За чаем в драматических выражениях Галина рассказала мне, как в двадцать с небольшим она уехала из СССР, выйдя замуж за американского бизнесмена, как постепенно она поняла: роль простой домохозяйки ее не удовлетворяет – и как, после разных перипетий, она начала работать на одного финансиста, который коллекционировал советское искусство. Я уже несколько раз слышал об этом человеке, советские произносили это имя с таким выражением, как будто это был сам нечистый дух. Этот человек когда-то приезжал в Советский Союз, познакомился с разными художниками и пообещал им продать их работы на Западе.

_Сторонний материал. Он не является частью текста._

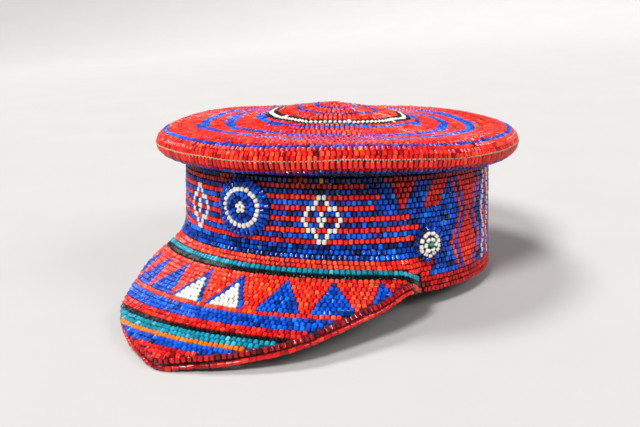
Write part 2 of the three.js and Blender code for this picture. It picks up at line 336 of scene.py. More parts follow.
class BeadList:
    """Beads that become one mesh."""

    def __init__(self):
        self.parts = []

    def add(self, place, row_way, hole_way, colour, tone, width=BEAD_WIDTH, length=BEAD_LENGTH,
            loose=1.0):
        """Adds a row of beads. Looser beads are tilted and shifted more."""
        count = len(place)
        hole = unit(hole_way + draws.normal(0, UNEVEN["tilt"] * loose, (count, 3)))
        out = unit(np.cross(hole, row_way))
        side = np.cross(out, hole)
        place = place + draws.normal(0, UNEVEN["shift"] * loose, (count, 3))
        wide = width * draws.normal(1, UNEVEN["width"], count)
        long = length * draws.normal(1, UNEVEN["length"], count)
        high = wide * draws.normal(1, UNEVEN["height"], count)
        size = np.stack([wide, high, long], axis=1)
        colour = np.broadcast_to(colour, count)
        tone = np.broadcast_to(tone, count)
        self.parts.append((place, side, out, hole, size, colour, tone))

    def arrays(self):
        return [np.concatenate(column) for column in zip(*self.parts)]


# %% A mesh from arrays
LEVEL_EDGE = 1e-4


def mesh_from_arrays(name, points, corners, sizes):
    """A smooth mesh object from points, the corners of its faces and the size of each face."""
    mesh = bpy.data.meshes.new(name)
    mesh.vertices.add(len(points))
    mesh.vertices.foreach_set("co", points.astype(np.float32).ravel())
    mesh.loops.add(len(corners))
    mesh.loops.foreach_set("vertex_index", corners.astype(np.int32))
    mesh.polygons.add(len(sizes))
    mesh.polygons.foreach_set("loop_start", (np.cumsum(sizes) - sizes).astype(np.int32))
    mesh.update(calc_edges=True)
    mesh.polygons.foreach_set("use_smooth", np.ones(len(sizes), bool))
    piece = bpy.data.objects.new(name, mesh)
    bpy.context.scene.collection.objects.link(piece)
    return piece


def mark_bead_edges(mesh):
    """Marks the edges that run round a bead as sharp, and leaves those along it smooth."""
    ends = np.zeros(len(mesh.edges) * 2, np.int32)
    mesh.edges.foreach_get("vertices", ends)
    levels = bead_points[ends.reshape(-1, 2) % len(bead_points), 2]
    round_it = np.abs(levels[:, 0] - levels[:, 1]) < LEVEL_EDGE
    sharp = mesh.attributes.new("sharp_edge", "BOOLEAN", "EDGE")
    sharp.data.foreach_set("value", round_it)


def store_values(mesh, name, values):
    """Stores a number at each point, for the material to read."""
    layer = mesh.attributes.new(name, "FLOAT", "POINT")
    layer.data.foreach_set("value", values.astype(np.float32))


# %% A finished piece, and joined beads
def finish_piece(piece, materials, nodes=()):
    """Puts a mesh in its resting place, gives it its materials, parents it to the cap's body and hides
    the parts it replaces.
    """
    piece.data.transform(to_rest)
    for material in materials:
        piece.data.materials.append(material)
    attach(piece, "root")
    if nodes:
        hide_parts(*nodes)


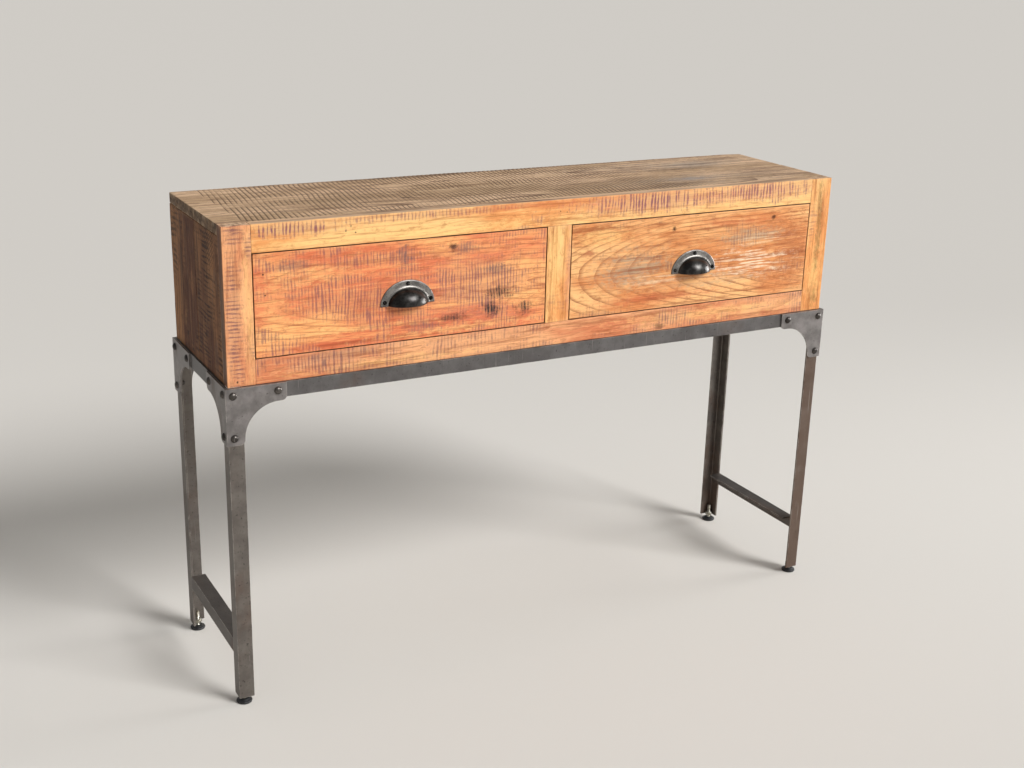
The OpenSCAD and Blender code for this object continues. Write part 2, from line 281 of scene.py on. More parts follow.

Он умудрился получить официальное разрешение и в с 1985 по 1987 год регулярно вывозил картины из СССР. «Он был обаятельный, такой обаятельный, – сказала Галина. – У него все было так просто, так легко. Он говорил, что будет продавать работы в самые лучшие коллекции, что будет платить художникам в твердой валюте, ну и всякое такое. Потом он забрал работы и они исчезли. Никто не получил никаких денег. Его встречали и спрашивали – где наши работы? А он не говорил». Галина покачала головой. Позже другие люди, которые работали с этим человеком, рассказывали, что требования, которые предъявляли к нему художники, были совершенно невыполнимыми, что каждый просил привезти что-то свое, не поймешь что, и при этом настолько дорогое, что это невозможно было провезти через таможню. Мне говорили, что он передавал деньги в разные советские агентства, и это они не перечисляли деньги художникам, что во всем надо винить советских чиновников, а не его. Все это вполне возможно, но факт остается фактом: он не дал художникам того, что обещал. Многие лишились всего, что они создали за годы работы, своих лучших произведений, сделанных в 1970-х-начале 1980-х, и так и не получили ни цента. Даже сейчас очень трудно проследить судьбу большинства из этих работ: многих произведений, которые, по утверждению художников, забрал этот человек, он, по его словам, и в глаза не видел. Это было их первым контактом с художественным миром Запада, и опыт оказался негативным. «Он был мошенник, обычный вор», – сказала Гала. Скорее, впрочем, необычный вор: когда известные советские работы годом спустя появились на его стенде на ярмарке в Лос-Анджелесе, не последовало никаких объяснений. «Откуда они здесь?» – спрашивали посетители. И в ответ слышали: «Из Москвы».